Day 509 – the journey to date

Since coming out in April 2019 to a very select group, my life has changed drastically. All the fears, anxiety and panic that held me back seems like long forgotten memories now. Never could I have fully imagined how much love really exists in this world, even when it seems like humans are intent on destroying themselves.
Yes I am privileged. Privileged for living in a country where my right to gender expression is protected under the constitution. Privileged to live in a community where people only stare but keep to themselves. Privileged to have a family who loves me for me, and not what I look like. Privileged to work for an organization that accepted me … fully. Privileged to have the means to start on a journey where I could be myself. There are many other privileges I have come to realize I have, but I have limited space to type, and it’s not the point of this post.
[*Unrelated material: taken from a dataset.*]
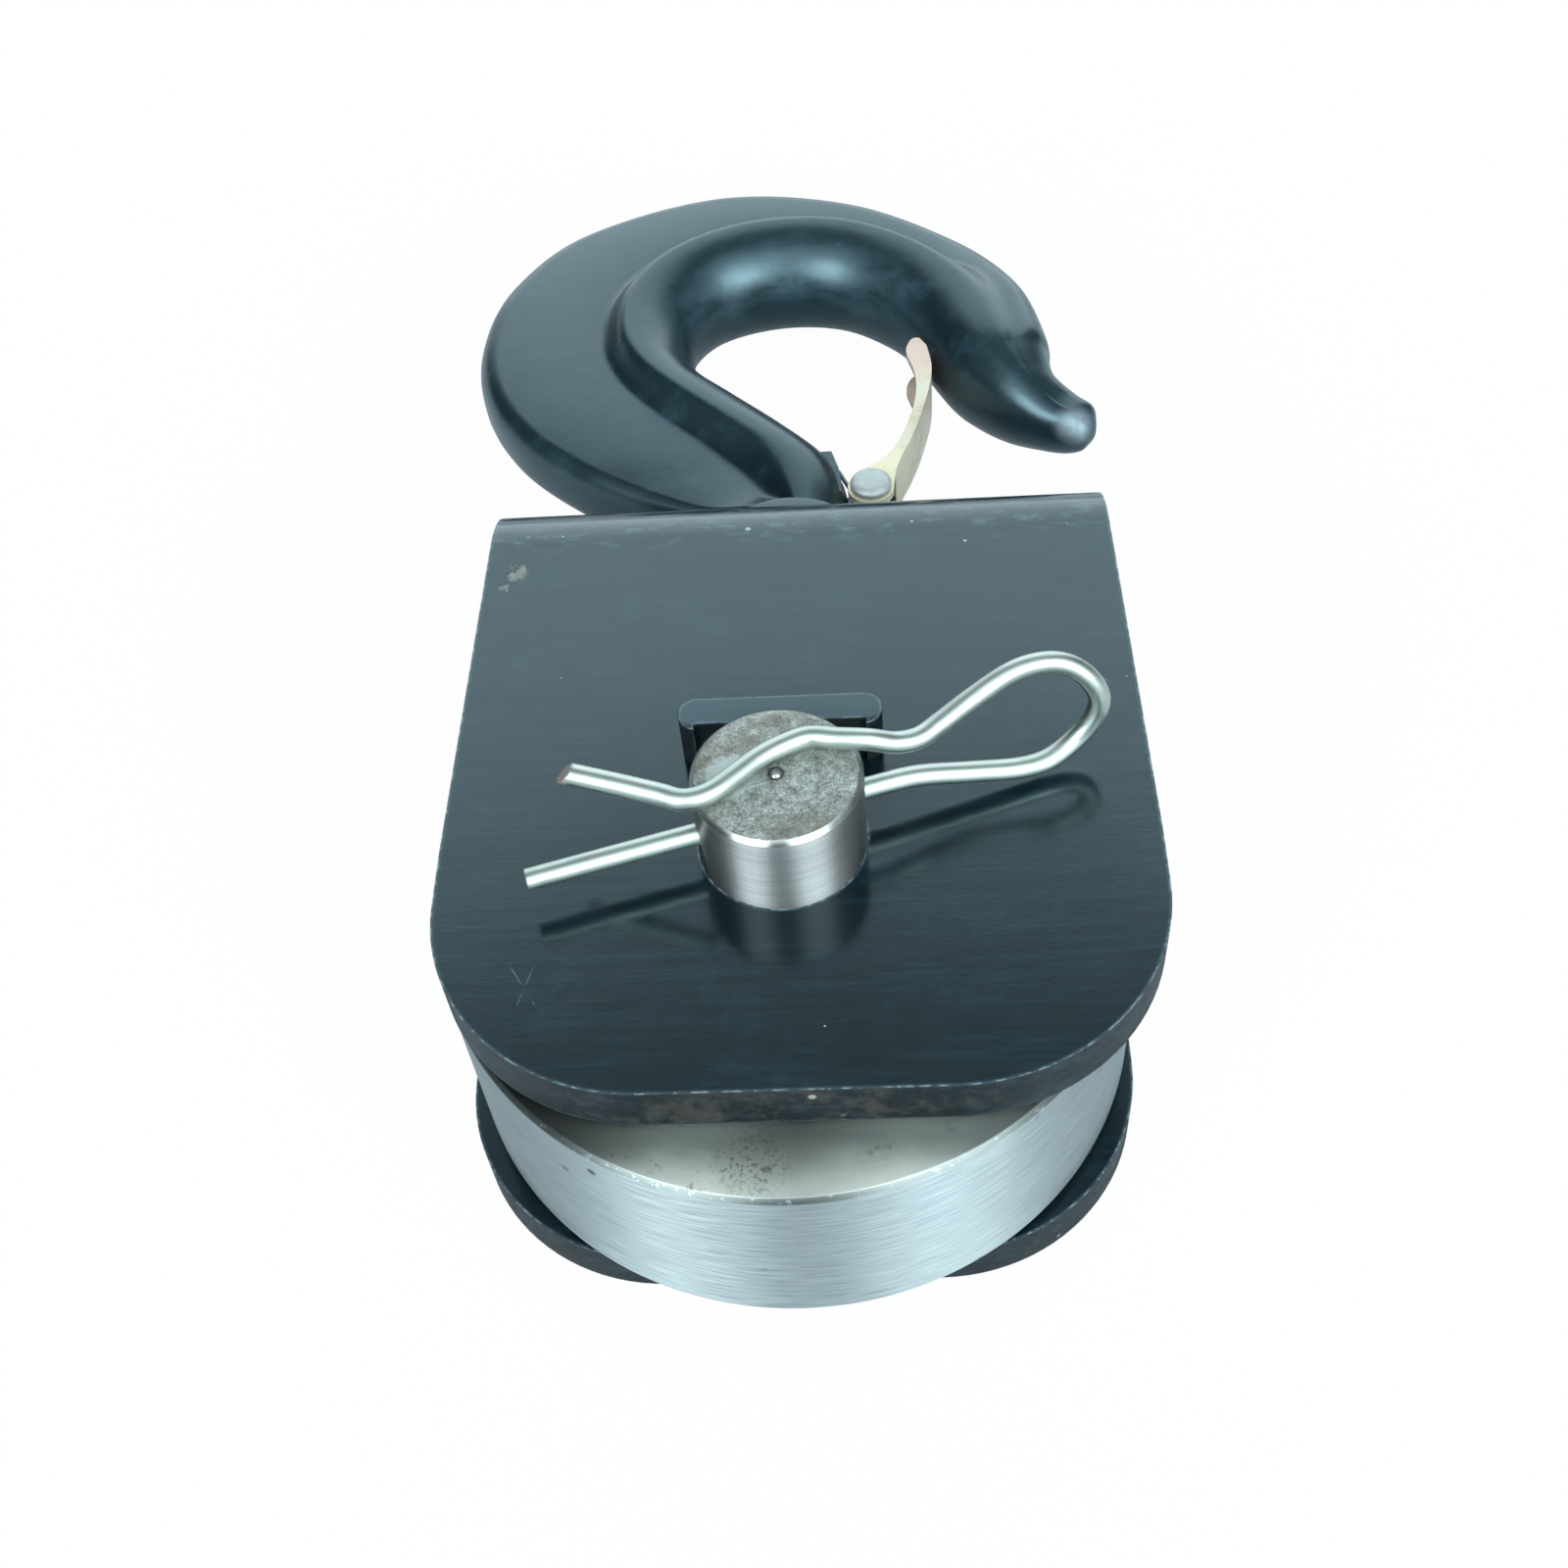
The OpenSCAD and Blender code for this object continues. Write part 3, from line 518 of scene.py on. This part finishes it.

I started posting purely to share my journey. More for me, than for others. Something I can look back at and see the change. And although I haven’t started any medical journeys, I can see the changes in self love, confidence, and how my style has presented itself. These are things I needed to have in place for myself before starting any medical journey. After years of not fitting I had to be sure this was my authentic self. I am sure!
And now a new journey as about to start.
This week I contacted my doctor, 509 days after coming out, and told her I am ready to start hormones. And today I will have my first batch of blood tests, hopefully leading up to getting my script and my HRT. Oh and a visit to my psych to get my letters.
I’m both excited and anxious about starting this new journey. But I’m ready. This is my path.